Government staff come and tell you that you can take a course that will teach you how.
This sounds great, and one hears of emotional accounts of what it is like to soar in the sky.
But you have no personal experience of what flying feels like.
To learn it you must go for six to nine months daily to school.
You do exercises like flapping your arms but you never really take off.
And you do not often need to fly anywhere.
Whenever you do, you can either take the plane or send a relative who can fly to do what is needed.
So, is the benefit worth the effort?


#Stemming and Lemmatization
There are too many words in the English language for a program to efficiently process. That's why we must 'stem' or 'lemmatize' words in order to reduce the number of words a program has to analyze.

Below, we use NLTK's PorterStemmer() to stem the text and display the list.

In [8]:
from nltk.stem.porter import *
stemmer = PorterStemmer()
tokens = word_tokenize(raw_text)
stems = [stemmer.stem(token) for token in tokens]
print(stems)

['imagin', 'for', 'a', 'moment', 'that', 'among', 'human', 'some', 'peopl', 'can', 'fli', '.', 'govern', 'staff', 'come', 'and', 'tell', 'you', 'that', 'you', 'can', 'take', 'a', 'cours', 'that', 'will', 'teach', 'you', 'how', '.', 'thi', 'sound', 'great', ',', 'and', 'one', 'hear', 'of', 'emot', 'account', 'of', 'what', 'it', 'is', 'like', 'to', 'soar', 'in', 'the', 'sky', '.', 'but', 'you', 'have', 'no', 'person', 'experi', 'of', 'what', 'fli', 'feel', 'like', '.', 'to', 'learn', 'it', 'you', 'must', 'go', 'for', 'six', 'to', 'nine', 'month', 'daili', 'to', 'school', '.', 'you', 'do', 'exercis', 'like', 'flap', 'your', 'arm', 'but', 'you', 'never', 'realli', 'take', 'off', '.', 'and', 'you', 'do', 'not', 'often', 'need', 'to', 'fli', 'anywher', '.', 'whenev', 'you', 'do', ',', 'you', 'can', 'either', 'take', 'the', 'plane', 'or', 'send', 'a', 'rel', 'who', 'can', 'fli', 'to', 'do', 'what', 'is', 'need', '.', 'so', ',', 'is', 'the', 'benefit', 'worth', 'the', 'effort', '?']

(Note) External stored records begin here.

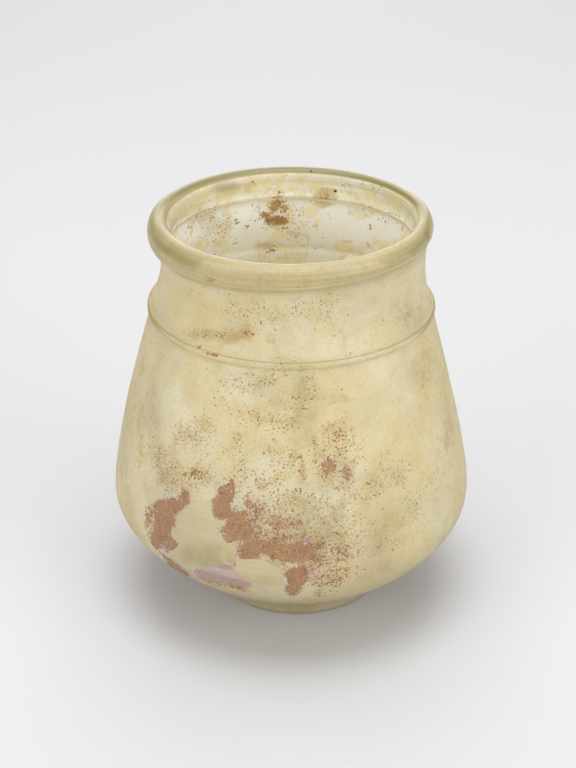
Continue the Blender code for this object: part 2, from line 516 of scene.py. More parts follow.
    def neck(self) -> list[Pulled]:
        """The outer wall, from the collar up to the crease under the rim.

        Returns:
            The points, each with its girth and drop.
        """
        join = self.rolled(self.rim_join)
        foot = (self.neck_foot_radius, self.fold_height + self.fold_thickness / 2)
        waist = (self.neck_radius, self.neck_height)
        spread = (foot[0] - self.neck_ease * math.sin(self.neck_spread),
                  foot[1] + self.neck_ease * math.cos(self.neck_spread))
        half = self.neck_ease / 2
        gather = (join[0] - half * math.sin(self.neck_flare), join[1] - half * math.cos(self.neck_flare))
        lower = self.curve(foot, spread, (waist[0], waist[1] - self.neck_ease), waist)
        upper = self.curve(waist, (waist[0], waist[1] + half), gather, join[:2])
        points = [(radius, height, 0.0, 0.0) for radius, height in lower]
        for index, (radius, height) in enumerate(upper):
            share = index / len(upper)
            pull = 3 * share ** 2 * (1 - share) + share ** 3
            points.append((radius, height, join[2] * pull, join[3] * pull))
        return points

    def rim(self) -> list[Pulled]:
        """The rolled rim, from its crease outside over the top to the lip's lower edge inside.

        Returns:
            The points, each with its girth and drop.
        """
        points = [self.rolled(turn) for turn in np.linspace(self.rim_join, self.rim_turn, 52)]
        last = points[-1]
        end = self.height - self.lip_depth
        wall, proud = self.neck_radius - self.neck_wall, self.lip_proud
        hang = self.curve(last[:2], (last[0], last[1] - proud), (wall - proud, end + proud * 2),
                          (wall - proud, end + proud / 2))
        for index, (radius, height) in enumerate(hang[1:], start=1):
            share = 1 - index / len(hang)
            points.append((radius, height, last[2] * share, last[3] * share))
        for share in range(5):
            turn = math.pi / 2 * share / 4
            points.append((wall - proud * (1 - 0.8 * math.sin(turn)), end + proud / 2 * math.cos(turn),
                           0.0, 0.0))
        return points

    def inside(self, outer: np.ndarray) -> list[Point]:
        """The inner wall, from under the lip down to the middle of the floor.

        Args:
            outer: The outside's points, from the foot's top to the crease under the rim, one row each.

        Returns:
            The points, from the top down.
        """
        along = np.gradient(outer, axis=0)
        along /= np.linalg.norm(along, axis=1)[:, None]
        heights = outer[:, 1]
        down = eased(heights, self.belly_height, self.foot_height)
        up = eased(heights, self.belly_height, self.fold_height)
        gain = np.where(heights < self.belly_height, down * (self.foot_wall - self.belly_wall),
                        up * (self.neck_wall - self.belly_wall))
        wall = self.belly_wall + gain
        inner = np.stack((outer[:, 0] - along[:, 1] * wall, outer[:, 1] + along[:, 0] * wall), axis=1)
        order = np.argsort(inner[:, 1])
        ring = self.foot_radius - self.foot_round - self.ring_width / 2
        lowest = inner[order][0]
        points = []
        for height in np.arange(self.height - self.lip_depth - self.step, lowest[1], -self.step):
            radius = float(np.interp(height, inner[order, 1], inner[order, 0]))
            crease = math.exp(-((height - self.fold_height - self.crease_rise) / self.crease_width) ** 2)
            points.append((radius + self.crease_depth * crease, float(height)))
        last = points[-1]
        middle = (0.0, self.kick + self.base_thickness)
        floor = self.curve(last, (ring, self.ring_thickness), (ring * 0.55, middle[1]), middle)
        return points + floor[1:] + [middle]

    def build(self) -> "Section":
        """Works out every point. Each row is radius, height, girth, drop and skin.

        Returns:
            The section itself, with its rows filled in.
        """
        body, neck = self.body(), self.neck()
        foot_up = np.array(body + [point[:2] for point in neck])
        outside = [(*point, 0.0, 0.0, 1.0) for point in self.base() + body + self.fold()]
        outside += [(*point, 1.0) for point in neck]
        crest = self.rim_radius - 2 * self.rim_half_width
        outside += [(*point, float(point[0] > crest + self.rim_half_width * 0.25)) for point in self.rim()]
        inside = [(*point, 0.0, 0.0, 0.0) for point in self.inside(foot_up)]
        self.rows = outside + inside
        return self

    def edges(self, rows: np.ndarray) -> np.ndarray:
        """How near each point is to the fine lines of painted shade in the creases where glass meets glass and
        under the lip, from 0 to 1.

        Args:
            rows: The section's points, as the rows are.

        Returns:
            A share for each point.
        """
        fold = self.fold()
        join = self.rolled(self.rim_join)
        lip = (self.neck_radius - self.neck_wall - self.lip_proud / 2, self.height - self.lip_depth)
        result = np.zeros(len(rows))
        for (radius, height), width, strength in (
                (fold[round(len(fold) * self.collar_line)], self.line_width, 0.8),
                (fold[0], self.line_width, 0.3),
                (join[:2], self.line_width * 3, 0.5),
                (lip, self.line_width * 4, 0.6)):
            gap = np.hypot(rows[:, 0] - radius, rows[:, 1] - height)
            result = np.maximum(result, strength * np.exp(-(gap / width) ** 2))
        return result


@dataclass(frozen=True)
class Unevenness:
    """How far the hand-made wall is from a true turned form. Each number is an input of the wall's tree."""

    thick_side: float = math.radians(193)
    extra_girth: float = 0.0003
    extra_depth: float = 0.0012
    high_side: float = math.radians(20)
    rim_dip: float = 0.0005
    out_of_round: float = 0.0002
    ripple: float = 0.00022
    ripple_size: float = 0.013
    stretch_marks: float = 0.00007
    mark_spacing: float = 0.0007
    mark_stretch: float = 30.0
    wave_turn: float = math.radians(34)
    second_wave_turn: float = math.radians(-63)

    def lean(self, section: Section, heights: np.ndarray) -> np.ndarray:
        """How far each level stands off the axis along X.

        Args:
            section: The section that the levels belong to.
            heights: The levels.

        Returns:
            The shift of each level.
        """
        levels = (0.0, section.foot_height, section.belly_height,
                  (section.belly_height + section.fold_height) / 2, section.fold_height, section.neck_height,
                  section.height)
        shifts = (0.0016, 0.0016, 0.0, -0.0002, -0.0001, 0.0003, -0.0005)
        result = np.full(len(heights), shifts[-1])
        for low, high, start, end in reversed(list(zip(levels, levels[1:], shifts, shifts[1:]))):
            share = eased(heights, low, high)
            result = np.where(heights <= high, start + (end - start) * share, result)
        return result


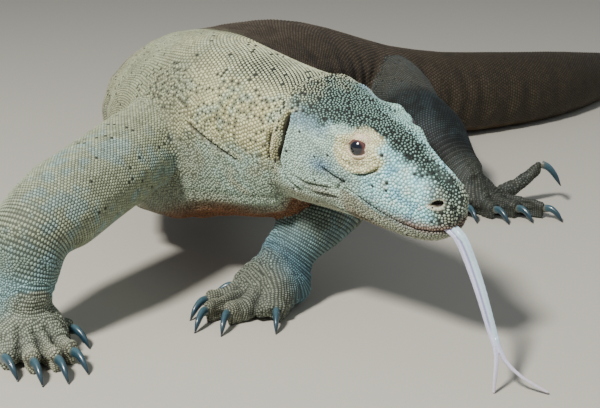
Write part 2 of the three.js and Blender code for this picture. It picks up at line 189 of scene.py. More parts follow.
def rounded(mesh, passes):
    points = points_of(mesh)
    edges, count = edges_of(mesh)
    for _ in range(END_PASSES):
        passes = neighbour_mean(passes.reshape(-1, 1).astype(float), edges, count)[:, 0]

    def smoothed(values):
        for i in range(int(passes.max()) + 1):
            share = PULL * np.clip(passes - i, 0, 1)[:, None]
            values = values + share * (neighbour_mean(values, edges, count) - values)
        return values

    soft = smoothed(points)
    return soft + smoothed(points - soft)


# How many passes each stretch of the form is given.
FAIRING = ((("neck", "trunk", "tail"), 70), (("upper_arm", "forearm"), 20), (("hand", "foot"), 5),
           (("head", "lower_jaw"), 14))
ROUNDING = ((("upper_arm", "forearm"), 40), (("thigh", "shank"), 90), (("tail",), 40))


def amounts(table):
    numbers = owners(points_of(fused))
    passes = np.zeros(len(numbers))
    for starts, amount in table:
        passes[owned_by(numbers, *starts)] = amount
    return passes


for shaped, table in ((faired, FAIRING), (rounded, ROUNDING)):
    set_points(fused, shaped(fused, amounts(table)))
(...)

Using, NLTK's WordNetLemmatizer(), we can lemmatize the excerpt from before.

In [9]:
from nltk.stem import WordNetLemmatizer
lemmatizer = WordNetLemmatizer()
tokens = word_tokenize(raw_text)
lemms = [lemmatizer.lemmatize(token) for token in tokens]
print(lemms)

['Imagine', 'for', 'a', 'moment', 'that', 'among', 'human', 'some', 'people', 'can', 'fly', '.', 'Government', 'staff', 'come', 'and', 'tell', 'you', 'that', 'you', 'can', 'take', 'a', 'course', 'that', 'will', 'teach', 'you', 'how', '.', 'This', 'sound', 'great', ',', 'and', 'one', 'hears', 'of', 'emotional', 'account', 'of', 'what', 'it', 'is', 'like', 'to', 'soar', 'in', 'the', 'sky', '.', 'But', 'you', 'have', 'no', 'personal', 'experience', 'of', 'what', 'flying', 'feel', 'like', '.', 'To', 'learn', 'it', 'you', 'must', 'go', 'for', 'six', 'to', 'nine', 'month', 'daily', 'to', 'school', '.', 'You', 'do', 'exercise', 'like', 'flapping', 'your', 'arm', 'but', 'you', 'never', 'really', 'take', 'off', '.', 'And', 'you', 'do', 'not', 'often', 'need', 'to', 'fly', 'anywhere', '.', 'Whenever', 'you', 'do', ',', 'you', 'can', 'either', 'take', 'the', 'plane', 'or', 'send', 'a', 'relative', 'who', 'can', 'fly', 'to', 'do', 'what', 'is', 'needed', '.', 'So', ',', 'is', 'the', 'benefit', 'wo

##Differences between stemming and lemmatization
- Stem - Lemma
- not always a word - always an actual word
- faster - slower
- does not use a corpus - uses a corpus
- truncates words - reduces words using morphology
- crude reduction - proper reduction


---
#My thoughts on NLTK

1. Functionality
  - Skimming the documentation (linked above), I can see a great amount of functionality in the API. NLTK has dozens of modules that can vary in purpose from testing, parsing, classifying, tokenizing, and analyzing text.
2. Code Quality
  - The documentation is very thorough and detailed. Every class and method is explained in their purpose and parameters are intuitive in understanding their usage.
3. Potential
  - There are many interesting ways to use NLTK and its many modules. A few examples are: in the making of a smart-assistant, service automation, and predictive text messaging.